Random feature-based double Vovk-Azoury-Warmuth algorithm for online multi-kernel learning
Dmitry B. Rokhlin, Olga V. Gurtovaya
TL;DR
This work introduces VAW$^2$, a two-level online multi-kernel learning algorithm for least squares regression in RKHS that combines random Fourier feature approximations with the Vovk-Azoury-Warmuth framework. By constructing kernel-specific experts from random features and aggregating them at a meta-level (also via VAW or EWA), the method achieves sublinear regret with respect to the kernelized function class, specifically $O(T^{1/2}\ln T)$ when the number of random features grows as $m \sim \sqrt{T}$. The paper proves regret bounds for both a concatenated-feature approach and a scalable two-level scheme, and demonstrates superior empirical performance over baselines like Raker and OMKL-GF on multiple datasets. The approach balances computational efficiency with theoretical guarantees, making online MKL more practical for large-scale applications. Potential extensions include dynamic regret analysis and online kernel dictionary adaptation. All mathematical expressions are presented with appropriate delimiters.
Abstract
We introduce a novel multi-kernel learning algorithm, VAW$^2$, for online least squares regression in reproducing kernel Hilbert spaces (RKHS).

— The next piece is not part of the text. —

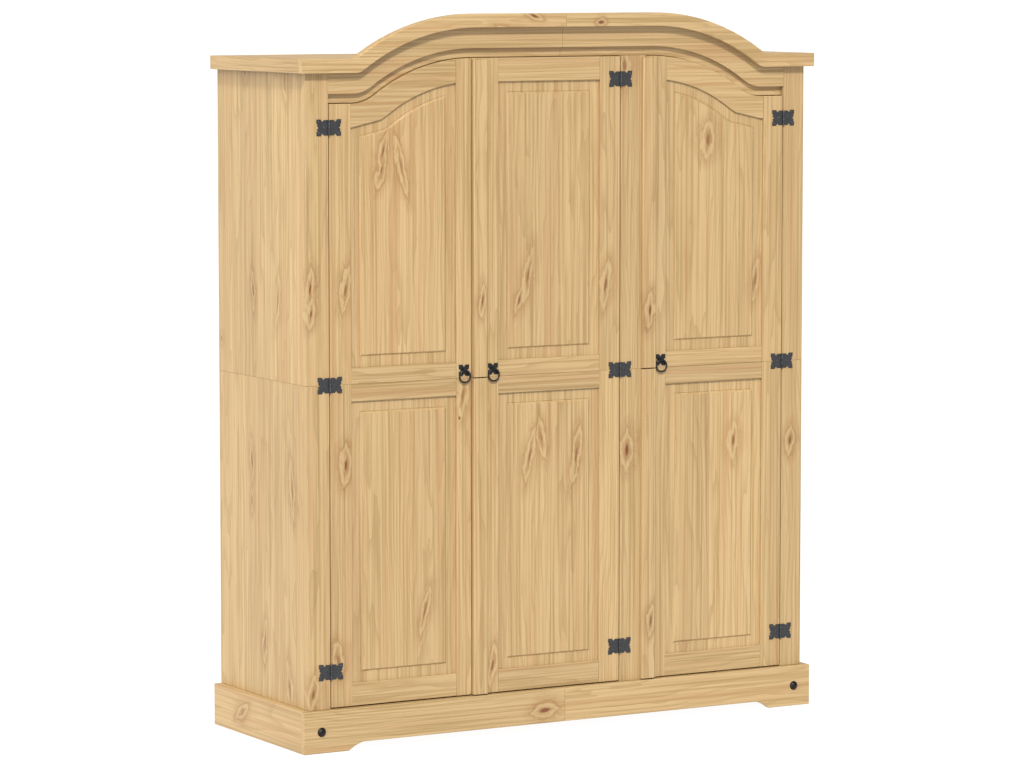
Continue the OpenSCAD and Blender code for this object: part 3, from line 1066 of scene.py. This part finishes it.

VAW$^2$ leverages random Fourier feature-based functional approximation and the Vovk-Azoury-Warmuth (VAW) method in a two-level procedure: VAW is used to construct expert strategies from random features generated for each kernel at the first level, and then again to combine their predictions at the second level. A theoretical analysis yields a regret bound of $O(T^{1/2}\ln T)$ in expectation with respect to artificial randomness, when the number of random features scales as $T^{1/2}$. Empirical results on some benchmark datasets demonstrate that VAW$^2$ achieves superior performance compared to the existing online multi-kernel learning algorithms: Raker and OMKL-GF, and to other theoretically grounded method methods involving convex combination of expert predictions at the second level.